En la encíclica Fratelli tutti, publicada en octubre del año pasado, el papa advierte de la agresividad que se ha desarrollado en las redes sociales. En ellas, dice Francisco, se dan “formas insólitas de agresividad, de insultos, maltratos, descalificaciones, latigazos verbales hasta destrozar la figura del otro, en un desenfreno que no podría existir en el contacto cuerpo a cuerpo sin que termináramos destruyéndonos entre todos”. Por su parte, el secretario general de la ONU, António Guterres, ha mostrado preocupación tanto por el lenguaje de odio en las redes como por sus consecuencias: “El odio se está generalizando, tanto en las democracias liberales como en los sistemas autoritarios y con cada norma que se rompe, se debilitan los pilares de nuestra común humanidad. El discurso de odio constituye una amenaza para los valores democráticos, la estabilidad social y la paz”.
En El Salvador, es alarmante cómo crece el odio en las redes sociales, solo ligeramente moderado por algunas demandas contra algunos de sus principales promotores y protagonistas. A la crítica racional se le responde con un lenguaje agresivo y con frecuencia soez que desata una especie de pugna por ver quién es más capaz de despreciar, humillar y burlarse del interlocutor. Se destruye así una de las formas básicas de convivencia, la escucha respetuosa del otro, al tiempo que se desvanecen los valores democráticos de la fraternidad y la igual dignidad de la persona. Ya anteriormente las relaciones sociales se envenenaban por el machismo, la fobia a la diversidad sexual, el desprecio de quien se cree superior a los demás y la violencia en el seno del hogar. Por ello, la multiplicación del lenguaje del odio no solo recoge lo peor de la herencia nacional, sino que la potencia.

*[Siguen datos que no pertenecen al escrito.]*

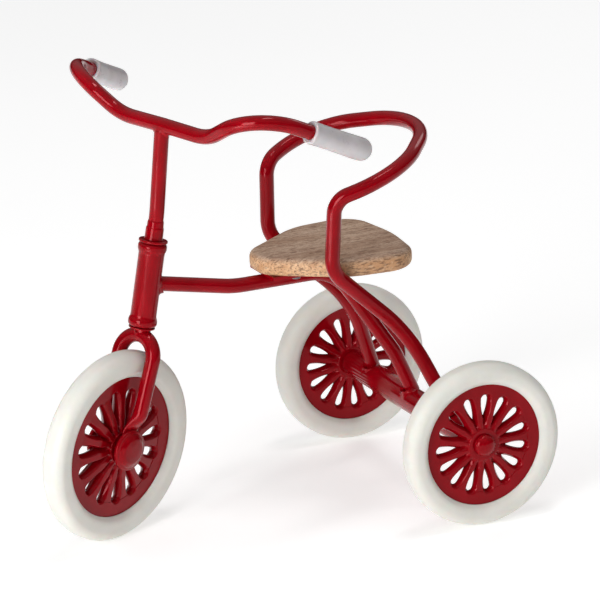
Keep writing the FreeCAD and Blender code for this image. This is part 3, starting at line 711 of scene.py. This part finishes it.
def build_fork():
    """Inverted U whose feet crank inward and are pressed flat into eyes round the axle."""
    crown = Vector((0, 0, FORK_TOP))
    along = (crown - HUB).normalized()
    side = Vector((0, along.z, -along.y))
    knee = HUB + along * FORK_KNEE_RISE + Vector((FORK_GAP, 0, 0))
    foot = HUB + along * FORK_FOOT_RISE + Vector((FORK_FOOT_OUT, 0, 0))
    low = HUB + along * FORK_LOW_RISE + Vector((FORK_LOW_OUT, 0, 0))
    shoulder = crown + Vector((FORK_GAP, 0, 0))
    path = both_sides(bend_path([low, foot, knee, shoulder, crown], FORK_BENDS))
    sides = 40
    points = []
    for i, spot in enumerate(path):
        before = path[max(i - 1, 0)]
        after = path[min(i + 1, len(path) - 1)]
        way = (after - before).normalized()
        across = way.cross(side).normalized()
        height = (spot - HUB).dot(along)
        press = min(max((PRESS_RISE - height) / PRESS_RUN, 0.0), 1.0)
        press = press * press * (3 - 2 * press)
        thick = WIRE + (FOOT_THICK - WIRE) * press
        wide = WIRE + (FOOT_WIDE - WIRE) * press
        for k in range(sides):
            angle = 2 * math.pi * k / sides
            points.append(spot + across * (thick * math.cos(angle))
                          + side * (wide * math.sin(angle)))
    faces = []
    for i in range(len(path) - 1):
        for k in range(sides):
            j = (k + 1) % sides
            a = i * sides
            faces.append((a + k, a + j, a + sides + j, a + sides + k))
    last = (len(path) - 1) * sides
    faces.append(tuple(range(sides))[::-1])
    faces.append(tuple(range(last, last + sides)))
    legs = tidy_mesh(mesh_of(points, faces))
    eye = closed_ring([(PIN, 0), (EYE_RADIUS, 0), (EYE_RADIUS, EYE_THICK), (PIN, EYE_THICK)],
                      0.35, 72)
    shapes = [(legs, STEERED)]
    for turn in (TO_LEFT, TO_RIGHT):
        shapes.append((eye, STEERED @ Matrix.Translation(HUB) @ turn @ at(0, 0, EYE_INNER)))
    piece("fork_wire", shapes, RED, "steering", ["fork"])


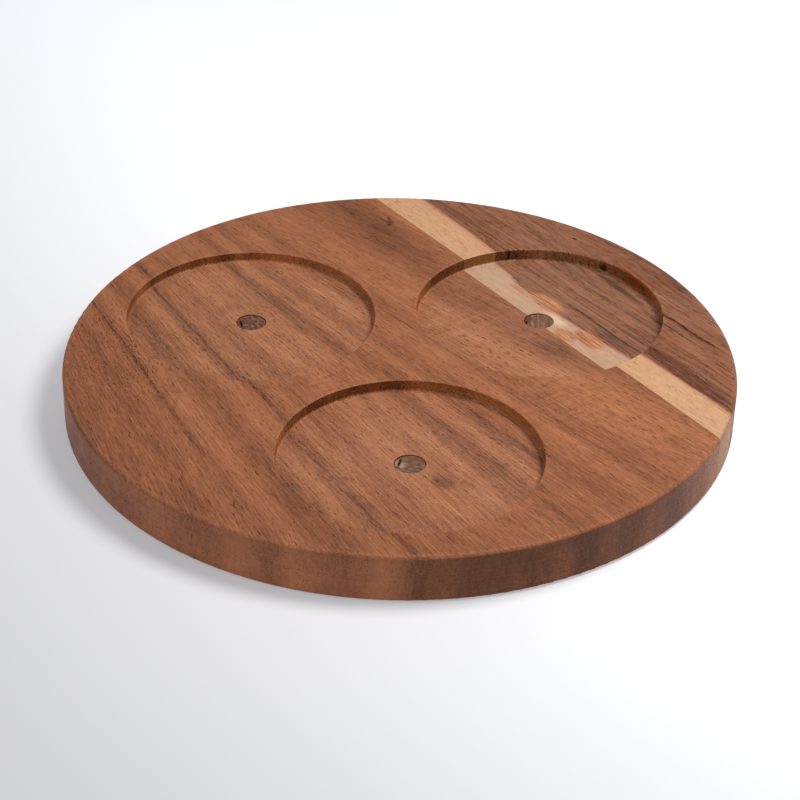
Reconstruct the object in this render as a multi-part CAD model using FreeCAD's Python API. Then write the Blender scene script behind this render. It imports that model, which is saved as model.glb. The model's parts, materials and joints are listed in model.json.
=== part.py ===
import FreeCAD, Part
import math
import os

# Round offering plate in solid wood: two edge-glued boards with three shallow round wells, and a
# wood plug let into the middle of each well's floor.
# Millimetres. The origin is the centre of the underside, +Z is up and the grain runs along Y.

# Wells. The plate's diameter follows from them, its rim and the webs between them.
well_diameter = 102.4
rim_width = 14.7  # from a well to the plate's edge
web_width = 17.4  # between two wells
well_lip_round = 0.5
well_floor_fillet = 1.0

# Plate
plate_thickness = 20.0
edge_round = 1.5  # on both edges of the rim

# Boards. The glue line passes under the right well's plug, and leans towards +X at its -Y end.
glue_line_offset = 1.1  # from the plug's centre, towards the middle of the plate
glue_line_lean = 2.1  # degrees off the grain

# Plugs and the blind holes they are glued into
plug_hole_diameter = 12.5
plug_clearance = 0.05  # all round
plug_recess = 0.4  # below the well's floor
plug_edge_chamfer = 0.3
wood_under_plug = 6.0  # from the bottom of the hole to the underside
split_depth = 2.0

# Each well was bored by hand to its own depth, and each plug has dried to its own split:
# its length and width, its distance from the plug's centre, and the side that it is on.
wells = {
    "right": {"angle": 0.0, "depth": 5.3, "split": (2.6, 0.35, 5.2, 155.0)},
    "left": {"angle": 120.0, "depth": 4.3, "split": (5.4, 0.75, 4.2, 158.0)},
    "front": {"angle": 240.0, "depth": 5.0, "split": (6.4, 0.6, 4.1, 134.0)},
}

well_radius = well_diameter / 2
well_circle_radius = (well_diameter + web_width) / (2 * math.sin(math.pi / len(wells)))
plate_radius = well_circle_radius + well_radius + rim_width
plug_hole_radius = plug_hole_diameter / 2
plug_radius = plug_hole_radius - plug_clearance
spare = 5.0  # how far a cutting solid runs past what it cuts

vertical = FreeCAD.Vector(0, 0, 1)


def quarter_round(r, z, radius, start, end):
    """A quarter circle in the XZ plane about (r, z), between two directions in degrees."""
    places = []
    for angle in (start, (start + end) / 2, end):
        turn = math.radians(angle)
        places.append(FreeCAD.Vector(r + radius * math.cos(turn), 0, z + radius * math.sin(turn)))
    return Part.Arc(*places).toShape()


def turned(edges):
    """The solid that a half section makes round the Z axis. Straight runs join its quarter rounds."""
    outline = []
    for this, after in zip(edges, edges[1:] + edges[:1]):
        outline.append(this)
        start, end = this.lastVertex(True).Point, after.firstVertex(True).Point
        if start.distanceToPoint(end) > 1e-6:
            outline.append(Part.LineSegment(start, end).toShape())
    return Part.Face(Part.Wire(outline)).revolve(FreeCAD.Vector(), vertical, 360)


def line(r_start, z_start, r_end, z_end):
    start, end = FreeCAD.Vector(r_start, 0, z_start), FreeCAD.Vector(r_end, 0, z_end)
    return Part.LineSegment(start, end).toShape()


def plate_blank():
    """The plate's outer shape, with both edges of the rim eased."""
    bottom = quarter_round(plate_radius - edge_round, edge_round, edge_round, -90, 0)
    top = quarter_round(plate_radius - edge_round, plate_thickness - edge_round, edge_round, 0, 90)
    return turned([bottom, top, line(0, plate_thickness, 0, 0)])


def well_centre(well):
    turn = math.radians(well["angle"])
    return FreeCAD.Vector(well_circle_radius * math.cos(turn), well_circle_radius * math.sin(turn), 0)


def well_floor(well):
    return plate_thickness - well["depth"]


def well_space(well):
    """What the cutter takes out: a flat floor, a small fillet, an upright wall and an eased lip."""
    floor, above = well_floor(well), plate_thickness + spare
    fillet = quarter_round(well_radius - well_floor_fillet, floor + well_floor_fillet, well_floor_fillet, -90, 0)
    lip = quarter_round(well_radius + well_lip_round, plate_thickness - well_lip_round, well_lip_round, 180, 90)
    mouth = line(well_radius + well_lip_round, above, 0, above)
    space = turned([fillet, lip, mouth, line(0, above, 0, floor)])
    space.translate(well_centre(well))
    return space


def plug_hole(well):
    place = well_centre(well) + FreeCAD.Vector(0, 0, wood_under_plug)
    return Part.makeCylinder(plug_hole_radius, plate_thickness - wood_under_plug, place, vertical)


def board_side(side):
    """Everything on one side of the glue line: -1 is the main board's side, 1 the sapwood board's."""
    reach = 2 * plate_radius + spare
    block = Part.makeBox(reach, 2 * reach, plate_thickness + 2 * spare)
    block.translate(FreeCAD.Vector(0 if side > 0 else -reach, -reach, -spare))
    block.rotate(FreeCAD.Vector(), vertical, glue_line_lean)
    block.translate(well_centre(wells["right"]) - FreeCAD.Vector(glue_line_offset, 0, 0))
    return block


def plug_split(well, top):
    """The lens-shaped drying split in a plug's face, its ends towards the plug's edge."""
    length, width, distance, side = well["split"]
    half = length / 2
    ends = [FreeCAD.Vector(distance, half, 0), FreeCAD.Vector(distance, -half, 0)]
    outer, inner = FreeCAD.Vector(distance + width / 2, 0, 0), FreeCAD.Vector(distance - width / 2, 0, 0)
    arcs = [Part.Arc(ends[0], outer, ends[1]).toShape(), Part.Arc(ends[1], inner, ends[0]).toShape()]
    split = Part.Face(Part.Wire(arcs)).extrude(FreeCAD.Vector(0, 0, split_depth + spare))
    split.rotate(FreeCAD.Vector(), vertical, side)
    split.translate(well_centre(well) + FreeCAD.Vector(0, 0, top - split_depth))
    return split


def well_plug(well):
    """A plug that stands on the bottom of its hole and ends just under the well's floor."""
    top = well_floor(well) - plug_recess
    place = well_centre(well) + FreeCAD.Vector(0, 0, wood_under_plug)
    plug = Part.makeCylinder(plug_radius, top - wood_under_plug, place, vertical)
    rim = [e for e in plug.Edges if e.Closed and abs(e.CenterOfMass.z - top) < 1e-6]
    return plug.makeChamfer(plug_edge_chamfer, rim).cut(plug_split(well, top))


cutters = [well_space(well) for well in wells.values()] + [plug_hole(well) for well in wells.values()]
plate = plate_blank().cut(cutters)

pieces = {
    "main_board": plate.common(board_side(-1)),
    "sapwood_board": plate.common(board_side(1)),
}
for name, well in wells.items():
    pieces[name + "_well_plug"] = well_plug(well)

os.makedirs("parts", exist_ok=True)
for name, piece in pieces.items():
    solids = piece.Solids
    if len(solids) != 1 or not solids[0].isValid():
        raise ValueError(name + " isn't one sound solid")
    solids[0].exportStep("parts/" + name + ".step")
    print(name, round(solids[0].Volume), "mm3")
print("plate", round(2 * plate_radius, 2), "mm across, wells on a radius of", round(well_circle_radius, 2))
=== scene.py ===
import bpy
import json
import math
from mathutils import Matrix, Vector


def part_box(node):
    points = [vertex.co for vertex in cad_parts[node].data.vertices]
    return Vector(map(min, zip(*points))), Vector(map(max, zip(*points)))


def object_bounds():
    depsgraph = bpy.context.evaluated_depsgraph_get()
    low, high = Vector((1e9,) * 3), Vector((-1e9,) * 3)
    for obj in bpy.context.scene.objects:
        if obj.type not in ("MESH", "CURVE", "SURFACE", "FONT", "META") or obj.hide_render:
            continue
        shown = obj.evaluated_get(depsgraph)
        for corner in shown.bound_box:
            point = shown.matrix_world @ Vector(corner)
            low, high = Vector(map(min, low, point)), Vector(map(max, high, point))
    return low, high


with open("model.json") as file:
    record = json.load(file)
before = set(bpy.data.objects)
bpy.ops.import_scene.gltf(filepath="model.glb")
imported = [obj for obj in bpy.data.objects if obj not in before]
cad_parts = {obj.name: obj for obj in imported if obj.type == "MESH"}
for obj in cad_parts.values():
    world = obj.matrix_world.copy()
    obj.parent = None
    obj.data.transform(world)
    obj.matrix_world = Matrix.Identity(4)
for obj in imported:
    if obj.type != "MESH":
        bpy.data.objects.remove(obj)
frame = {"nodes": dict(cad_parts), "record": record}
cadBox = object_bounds()

# Looks for a round wooden offering plate: two glued boards, three wells and the plug in each well.
# The frame is in metres. Everything about the wood itself is in millimetres.
nodes = frame["nodes"]
perMetre = 1000.0  # millimetres
print("frame:", ", ".join(sorted(nodes)))


# What a node tree is put together with

def setInput(tree, socket, value):
    if isinstance(value, bpy.types.NodeSocket):
        tree.links.new(value, socket)
    else:
        socket.default_value = value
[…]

Puesto que el lenguaje de odio rompe la confianza interpersonal, siembra miedo y destroza los vínculos sociales indispensables para la sana convivencia, resulta impostergable reflexionar sobre la realidad salvadoreña. Nuestro país se caracteriza por su profunda desigualdad, que se manifiesta, entre otras áreas, en la educación, la salud, el ingreso, la fiscalidad, el empleo, el género y el acceso digital. Es muy difícil que una sociedad tan dividida y separada estructuralmente, y en la que impera la agresividad pueda avanzar en la solución de sus problemas. Dialogar con franqueza, poner a disposición del ciudadano la información pública, frenar toda expresión que rompa las posibilidades de sana comunicación son requisitos para planificar un futuro digno para todos.